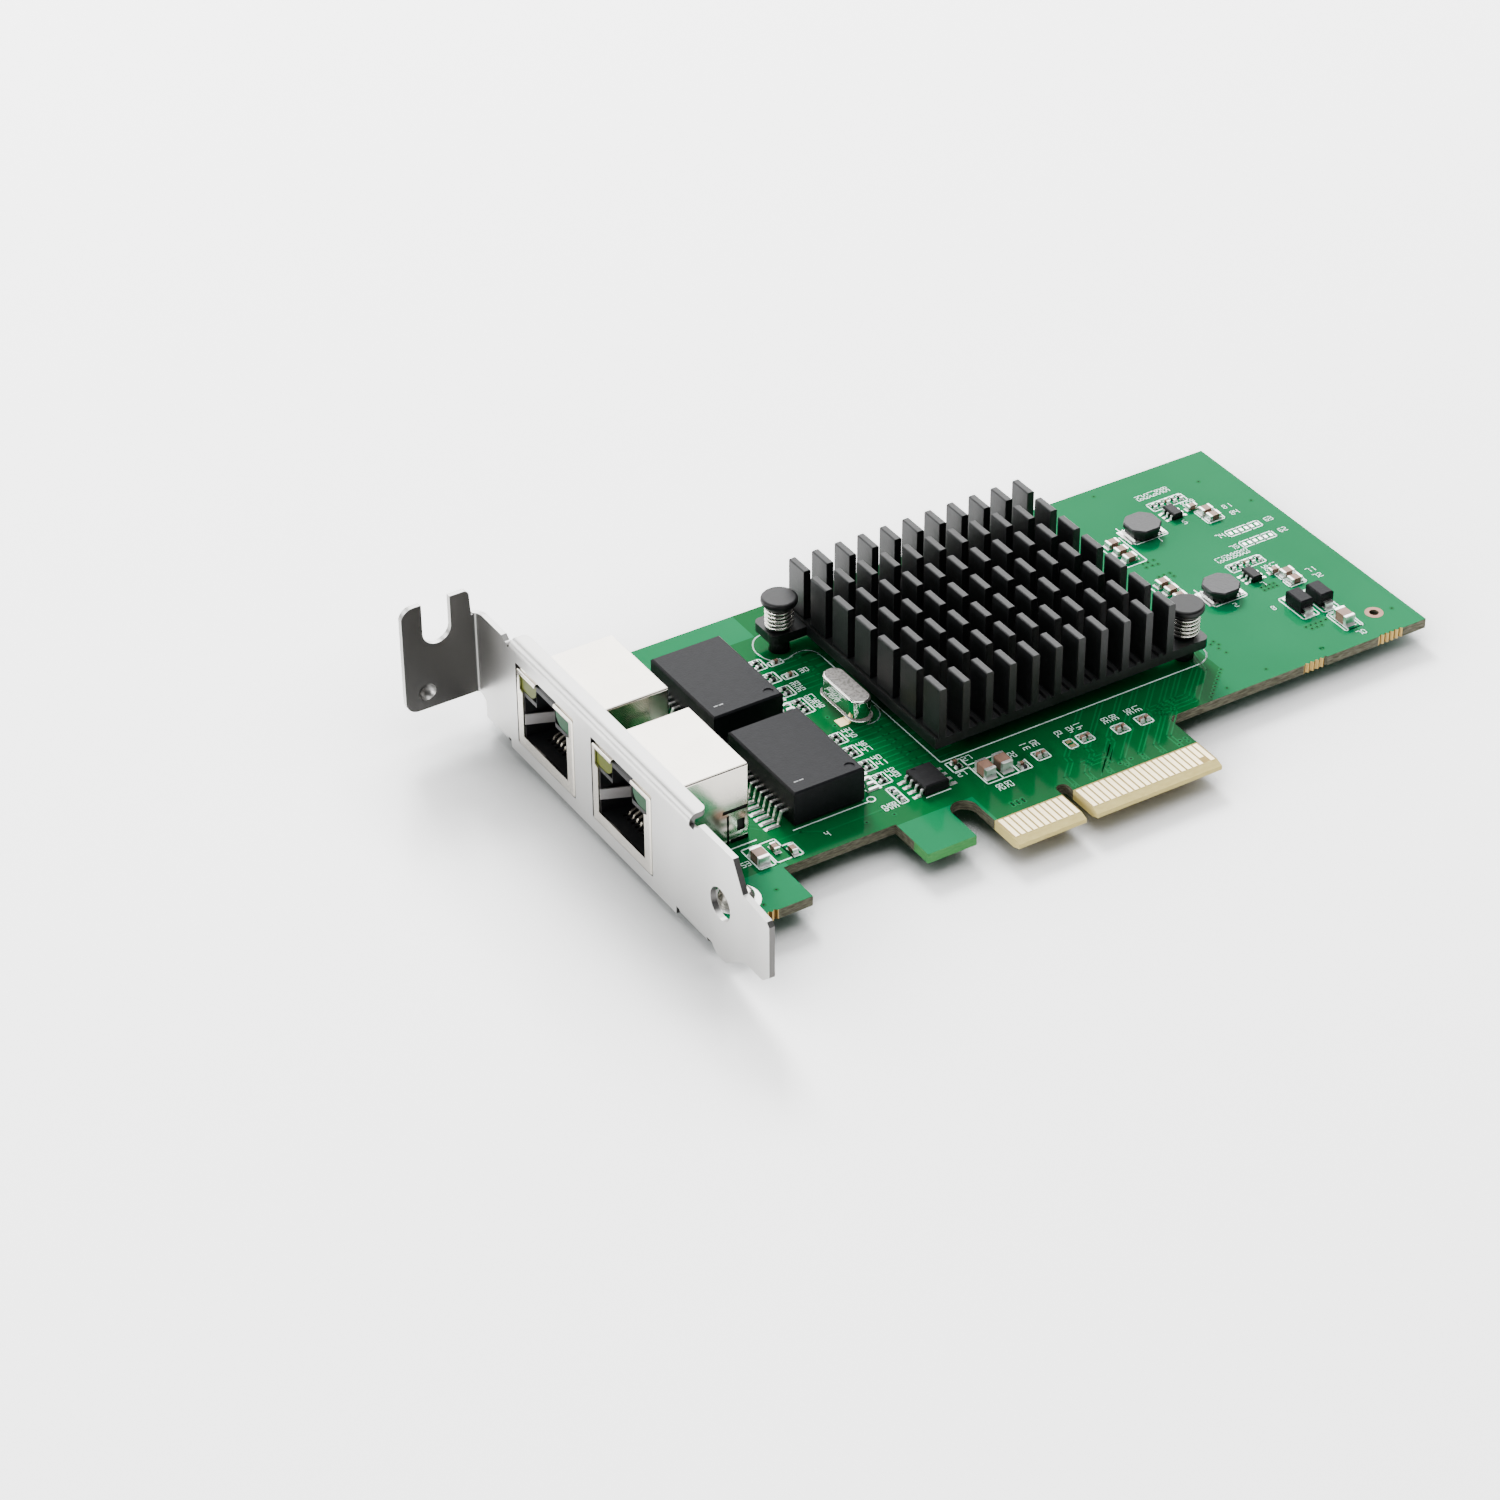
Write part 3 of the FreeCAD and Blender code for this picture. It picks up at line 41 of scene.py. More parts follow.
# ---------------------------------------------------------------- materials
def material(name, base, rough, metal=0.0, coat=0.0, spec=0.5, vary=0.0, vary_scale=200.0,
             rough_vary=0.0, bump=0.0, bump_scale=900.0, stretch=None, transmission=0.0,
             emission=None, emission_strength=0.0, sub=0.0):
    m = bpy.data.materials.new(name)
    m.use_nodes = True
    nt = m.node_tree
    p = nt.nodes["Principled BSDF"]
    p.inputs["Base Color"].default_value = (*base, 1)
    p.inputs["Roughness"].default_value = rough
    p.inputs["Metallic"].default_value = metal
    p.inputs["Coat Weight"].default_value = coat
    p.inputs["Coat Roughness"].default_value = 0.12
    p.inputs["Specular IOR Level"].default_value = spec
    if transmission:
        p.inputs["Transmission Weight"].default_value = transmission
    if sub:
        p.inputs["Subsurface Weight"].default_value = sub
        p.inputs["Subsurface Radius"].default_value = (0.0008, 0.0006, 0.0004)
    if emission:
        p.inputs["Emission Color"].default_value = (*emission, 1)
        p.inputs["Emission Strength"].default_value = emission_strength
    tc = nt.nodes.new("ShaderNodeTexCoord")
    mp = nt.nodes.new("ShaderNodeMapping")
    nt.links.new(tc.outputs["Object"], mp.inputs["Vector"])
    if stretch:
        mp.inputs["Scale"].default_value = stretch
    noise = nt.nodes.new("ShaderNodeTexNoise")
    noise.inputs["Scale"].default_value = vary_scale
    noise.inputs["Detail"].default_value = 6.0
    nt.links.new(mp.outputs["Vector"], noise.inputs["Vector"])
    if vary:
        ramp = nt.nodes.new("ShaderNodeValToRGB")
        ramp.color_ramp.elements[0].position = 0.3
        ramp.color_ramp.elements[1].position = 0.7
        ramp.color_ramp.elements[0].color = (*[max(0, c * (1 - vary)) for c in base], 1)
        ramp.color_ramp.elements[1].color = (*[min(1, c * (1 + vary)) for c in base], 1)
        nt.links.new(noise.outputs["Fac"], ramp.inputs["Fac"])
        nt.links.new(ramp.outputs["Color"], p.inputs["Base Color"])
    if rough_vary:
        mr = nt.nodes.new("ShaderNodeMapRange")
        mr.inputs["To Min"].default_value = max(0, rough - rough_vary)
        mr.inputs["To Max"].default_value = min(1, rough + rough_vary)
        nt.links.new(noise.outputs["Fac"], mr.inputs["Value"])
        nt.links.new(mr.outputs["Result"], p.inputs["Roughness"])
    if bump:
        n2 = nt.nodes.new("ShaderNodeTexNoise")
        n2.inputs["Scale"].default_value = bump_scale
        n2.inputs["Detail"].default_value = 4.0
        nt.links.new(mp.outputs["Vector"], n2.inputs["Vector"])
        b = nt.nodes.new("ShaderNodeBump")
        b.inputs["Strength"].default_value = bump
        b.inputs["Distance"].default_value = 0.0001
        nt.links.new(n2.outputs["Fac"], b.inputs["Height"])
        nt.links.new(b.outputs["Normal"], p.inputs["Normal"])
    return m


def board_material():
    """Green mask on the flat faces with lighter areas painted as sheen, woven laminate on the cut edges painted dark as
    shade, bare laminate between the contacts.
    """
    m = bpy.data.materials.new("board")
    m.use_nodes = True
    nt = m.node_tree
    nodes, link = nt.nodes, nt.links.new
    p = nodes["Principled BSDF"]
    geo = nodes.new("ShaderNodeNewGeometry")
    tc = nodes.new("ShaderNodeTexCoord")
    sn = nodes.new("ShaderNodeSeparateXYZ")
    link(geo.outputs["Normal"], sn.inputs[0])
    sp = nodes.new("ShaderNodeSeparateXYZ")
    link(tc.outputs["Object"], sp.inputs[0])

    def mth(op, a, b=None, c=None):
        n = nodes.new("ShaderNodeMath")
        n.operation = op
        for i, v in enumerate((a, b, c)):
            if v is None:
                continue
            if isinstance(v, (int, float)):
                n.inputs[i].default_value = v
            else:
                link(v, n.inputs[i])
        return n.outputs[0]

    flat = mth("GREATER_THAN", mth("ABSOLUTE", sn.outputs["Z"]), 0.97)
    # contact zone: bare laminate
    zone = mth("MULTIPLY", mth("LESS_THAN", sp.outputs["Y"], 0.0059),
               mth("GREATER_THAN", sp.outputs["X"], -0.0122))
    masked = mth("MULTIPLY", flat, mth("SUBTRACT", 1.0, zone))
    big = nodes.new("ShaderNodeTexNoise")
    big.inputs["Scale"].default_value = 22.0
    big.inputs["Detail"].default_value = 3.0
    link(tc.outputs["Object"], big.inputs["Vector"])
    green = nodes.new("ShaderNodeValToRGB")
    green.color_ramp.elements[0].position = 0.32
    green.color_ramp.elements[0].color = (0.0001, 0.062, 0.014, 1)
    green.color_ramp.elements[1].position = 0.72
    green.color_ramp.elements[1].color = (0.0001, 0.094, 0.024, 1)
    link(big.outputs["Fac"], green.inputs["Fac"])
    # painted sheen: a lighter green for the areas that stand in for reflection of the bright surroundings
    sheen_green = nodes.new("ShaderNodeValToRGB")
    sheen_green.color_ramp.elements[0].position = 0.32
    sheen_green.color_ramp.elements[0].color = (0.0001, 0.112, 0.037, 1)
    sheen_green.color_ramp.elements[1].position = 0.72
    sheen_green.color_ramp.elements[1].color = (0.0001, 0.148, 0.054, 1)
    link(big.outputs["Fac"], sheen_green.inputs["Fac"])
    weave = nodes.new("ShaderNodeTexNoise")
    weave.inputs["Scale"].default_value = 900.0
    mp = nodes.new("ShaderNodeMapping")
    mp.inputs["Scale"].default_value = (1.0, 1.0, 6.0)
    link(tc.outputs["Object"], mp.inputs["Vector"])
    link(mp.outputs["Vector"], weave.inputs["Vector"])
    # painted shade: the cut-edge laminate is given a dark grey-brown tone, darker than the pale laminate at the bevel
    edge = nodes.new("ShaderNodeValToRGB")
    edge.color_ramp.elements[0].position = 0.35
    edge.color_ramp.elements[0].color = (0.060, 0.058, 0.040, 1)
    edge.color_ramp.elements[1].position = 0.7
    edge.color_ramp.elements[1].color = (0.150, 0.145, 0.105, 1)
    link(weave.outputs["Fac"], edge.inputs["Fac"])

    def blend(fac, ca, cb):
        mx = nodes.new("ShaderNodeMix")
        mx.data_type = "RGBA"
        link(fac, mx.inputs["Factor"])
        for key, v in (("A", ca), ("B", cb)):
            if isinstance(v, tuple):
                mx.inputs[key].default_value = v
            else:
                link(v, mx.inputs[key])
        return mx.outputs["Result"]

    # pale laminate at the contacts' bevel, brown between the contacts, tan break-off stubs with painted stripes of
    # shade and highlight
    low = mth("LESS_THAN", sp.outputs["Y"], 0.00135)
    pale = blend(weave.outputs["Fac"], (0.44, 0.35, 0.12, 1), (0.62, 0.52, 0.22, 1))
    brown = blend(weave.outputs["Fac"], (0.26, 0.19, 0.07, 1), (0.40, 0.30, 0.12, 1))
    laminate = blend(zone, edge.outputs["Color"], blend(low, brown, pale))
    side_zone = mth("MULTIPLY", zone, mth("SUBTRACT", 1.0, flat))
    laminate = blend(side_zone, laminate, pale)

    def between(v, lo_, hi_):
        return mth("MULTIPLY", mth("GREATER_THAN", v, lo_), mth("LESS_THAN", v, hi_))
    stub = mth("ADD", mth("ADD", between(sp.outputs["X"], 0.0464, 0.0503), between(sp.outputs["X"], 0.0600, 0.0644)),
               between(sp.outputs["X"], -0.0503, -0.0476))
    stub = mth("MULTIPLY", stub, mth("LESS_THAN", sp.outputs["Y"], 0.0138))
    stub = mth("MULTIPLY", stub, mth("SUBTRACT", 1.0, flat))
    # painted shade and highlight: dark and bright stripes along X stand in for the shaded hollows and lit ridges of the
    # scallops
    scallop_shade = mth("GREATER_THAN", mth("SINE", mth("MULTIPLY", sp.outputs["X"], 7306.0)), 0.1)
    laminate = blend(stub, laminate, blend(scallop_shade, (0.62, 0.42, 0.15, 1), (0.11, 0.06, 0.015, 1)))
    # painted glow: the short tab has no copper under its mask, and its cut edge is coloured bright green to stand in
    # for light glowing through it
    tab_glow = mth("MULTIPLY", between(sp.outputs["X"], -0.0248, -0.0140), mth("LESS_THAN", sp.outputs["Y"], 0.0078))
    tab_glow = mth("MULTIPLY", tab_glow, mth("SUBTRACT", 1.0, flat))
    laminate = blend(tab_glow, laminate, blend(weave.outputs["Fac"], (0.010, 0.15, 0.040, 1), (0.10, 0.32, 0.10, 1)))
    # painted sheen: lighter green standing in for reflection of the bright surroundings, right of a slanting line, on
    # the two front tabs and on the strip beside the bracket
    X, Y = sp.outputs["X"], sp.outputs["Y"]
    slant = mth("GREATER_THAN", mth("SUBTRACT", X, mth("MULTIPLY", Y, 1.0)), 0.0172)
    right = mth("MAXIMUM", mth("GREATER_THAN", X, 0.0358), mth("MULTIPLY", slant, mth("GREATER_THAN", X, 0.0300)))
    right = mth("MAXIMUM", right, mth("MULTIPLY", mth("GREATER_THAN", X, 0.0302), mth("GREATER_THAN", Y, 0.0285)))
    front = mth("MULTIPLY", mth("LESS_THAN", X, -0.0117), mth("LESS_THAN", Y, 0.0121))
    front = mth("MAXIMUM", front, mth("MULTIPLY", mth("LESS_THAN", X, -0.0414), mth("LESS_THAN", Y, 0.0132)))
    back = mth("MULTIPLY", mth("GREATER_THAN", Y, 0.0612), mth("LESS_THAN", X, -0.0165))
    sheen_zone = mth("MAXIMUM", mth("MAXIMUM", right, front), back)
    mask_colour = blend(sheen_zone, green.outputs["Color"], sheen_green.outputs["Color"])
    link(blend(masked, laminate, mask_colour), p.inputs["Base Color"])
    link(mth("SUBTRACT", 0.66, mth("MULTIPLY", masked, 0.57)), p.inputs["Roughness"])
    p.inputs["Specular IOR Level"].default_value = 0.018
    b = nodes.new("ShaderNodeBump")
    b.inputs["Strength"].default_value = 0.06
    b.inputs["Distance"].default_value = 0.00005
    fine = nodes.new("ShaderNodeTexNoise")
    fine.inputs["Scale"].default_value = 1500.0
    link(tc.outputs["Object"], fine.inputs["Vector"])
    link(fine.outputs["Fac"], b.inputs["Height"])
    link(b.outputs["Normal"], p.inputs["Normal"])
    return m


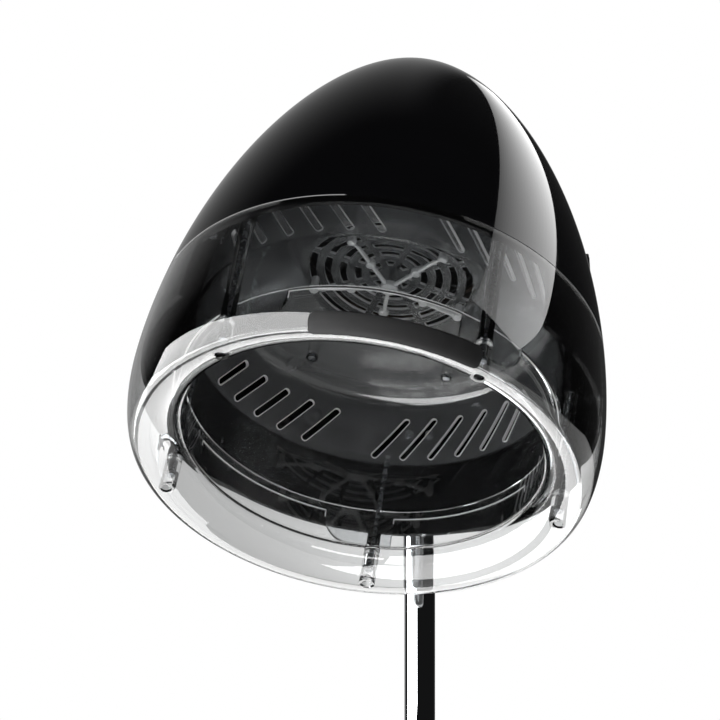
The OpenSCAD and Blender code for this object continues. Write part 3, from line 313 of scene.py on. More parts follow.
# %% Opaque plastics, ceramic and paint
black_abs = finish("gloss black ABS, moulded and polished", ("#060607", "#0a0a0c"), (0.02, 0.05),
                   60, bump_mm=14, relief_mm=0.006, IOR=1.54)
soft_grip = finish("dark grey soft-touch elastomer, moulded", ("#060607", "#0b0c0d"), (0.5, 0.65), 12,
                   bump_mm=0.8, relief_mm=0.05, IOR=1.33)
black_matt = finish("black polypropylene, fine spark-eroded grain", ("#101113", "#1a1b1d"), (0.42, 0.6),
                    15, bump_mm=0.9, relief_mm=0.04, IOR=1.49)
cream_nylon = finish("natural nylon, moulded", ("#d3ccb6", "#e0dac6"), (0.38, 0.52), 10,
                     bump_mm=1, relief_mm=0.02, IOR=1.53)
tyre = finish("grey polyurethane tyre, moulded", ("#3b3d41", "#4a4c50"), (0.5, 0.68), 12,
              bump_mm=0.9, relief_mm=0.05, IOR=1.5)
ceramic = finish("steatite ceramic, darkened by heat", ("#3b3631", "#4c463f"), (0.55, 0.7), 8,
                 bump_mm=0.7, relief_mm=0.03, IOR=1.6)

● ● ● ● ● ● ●

*Exercise brief*. The lines to collect are those holding the string "part"; copy them all.

*Expected output*.
Write part 3 of the FreeCAD and Blender code for this picture. It picks up at line 41 of scene.py. More parts follow.
The OpenSCAD and Blender code for this object continues. Write part 3, from line 313 of scene.py on. More parts follow.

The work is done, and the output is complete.